Long before this became the norm, women singers were producing music that was idiosyncratic and rewarding for the inquisitive listener, and the fact of their physical appearance was only one issue amongst many, as opposed to the one by which their fortunes stood or fell. Jeanne Lee was a technically accomplished singer who did not let that facility keep her from making the kind of music she wanted to produce, when she wanted to produce it, and the album discussed here, which she recorded late in 1961 in the company of pianist Ran Blake, is an example of her interpretative powers at the same time as it's also a kind of manifesto for her admirably uncompromising art. By comparison, the album made by the British singer Tina May in the sole company of pianist Nikki Iles and recorded in November of 1997, is a more conservative affair. This duo bring to their work a higher level of awe-struck reverence for tradition despite the fact that their choice of songs is just as diverse as that of Lee and Blake.

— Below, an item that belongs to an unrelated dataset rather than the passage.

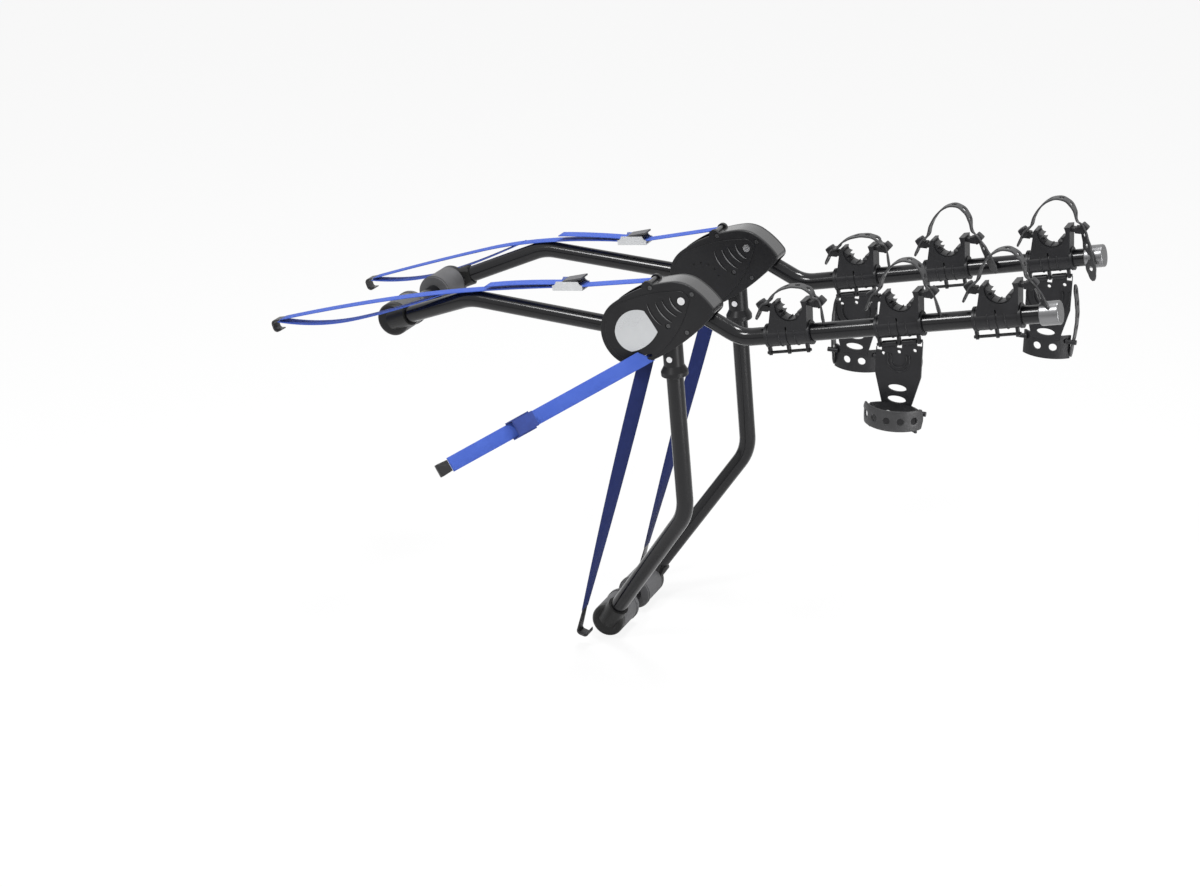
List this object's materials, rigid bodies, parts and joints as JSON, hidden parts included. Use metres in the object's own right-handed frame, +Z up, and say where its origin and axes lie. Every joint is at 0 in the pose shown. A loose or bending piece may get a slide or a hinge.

In her formative years Lee studied, amongst other things, choreography and modern dance, though her studies did not extend to singing. Her voice however was that of one of the most readily identifiable post-war vocalists. Capable of all kinds of nuance despite the fact that she operated within a relatively narrow range, Lee shared with Billie Holiday the ability to effortlessly coax the last drop of meaning from a lyric; at the same time she maintained the impression that on a different day and at a different time she might coax a different but equally worthwhile interpretation from the same assembly of words. As such, her reverence for tradition took the form of a deep appreciation of it combined with a desire to interpret it in a highly personal way. Sympathetic accompaniment could never be anything other than an aid in this endeavour, and arguably the only pianist other than Mal Waldron who would have been sensitive to the task in 1961 was Ran Blake.

Never a technically unlimited player, Blake has over the years proved himself to be a master of putting technical restriction to maximum use as the mother of invention. A more technically accomplished pianist might not, for example, have come up with a composition as distinctive as his 'Church On Russell Street', played as the album's only piano solo and ranging in mood from the darkly ringing to the oddly euphoric.

The addition of George Duvivier on bass for both 'Season In The Sun' and 'Evil Blues' has the effect of grounding the duo's flights in less rarefied though no less welcoming territory. Indeed, on the former Lee proves than she can sing as sassily as the next woman, and Blake's excursion over Duvivier's sure-footed walking is a nice contrast.

May and Iles work their way through a program with just voice and piano at their disposal. Theirs is a more conventional approach with regards to tradition as they perform songs from outside the confines of the Great American Songbook, unless of course that definition can be broadened to incorporate the work of Steely Dan's Donald Fagen, whose 'On The Dunes' is a characteristically upmarket piece of pop with lyrical pretensions. It offers a kind of blueprint for how the duo work, with Iles balancing the relative sparseness of her accompaniment against May's fulsome treatment of the lyric; May's few bars of scat find her phrasing like a saxophone, and the effect is a tribute to the flexibility of her voice.

Elsewhere they prove that it's almost impossible to produce an indifferent reading of a Michel Legrand composition when they take on 'You Must Believe In Spring', with a lyric by Bergman and Bergman. May's delivery stays just the right side of imploring, and convinces the listener that he/she ought to heed the advice of the title, proof enough of an effective piece of singing. Iles wears her Bill Evans influence lightly at the same time as she revels in Legrand's personal brand of melancholy.



In the thirty-six years between the two albums 'tradition' has grown to be a marketing concept aimed at a diminishing audience, ring-fenced and venerated. Lee and Blake, clearly not the most credulous worshippers at the altar of tradition, gof in for the re-invention of songs, and whilst the work of May and Iles is efficient enough, they proceed with too much reverence for tradition to really deconstruct songs in the way that, say, Thelonious Monk would one of his own compositions in the course of a piano solo. Arguably this is the consequence of technique triumphing over ideas -for all of their idiosyncrasies and comparative lack of pianistic technique in particular, Lee and Blake bring more to their interpretation of songs than May and Iles do, and whilst both Lee and May are more than competent singers, it's Lee who has the greater feeling for lyrical interpretation. Coming back to the period between the two albums, it might be said that in it jazz has entered the museum at the same time as it has continued to evolve and thrive as an art form. The paradox, then, is that the product of 1961 seems more vibrant than the product of 1997, which if nothing else confounds the idea of relentless progress.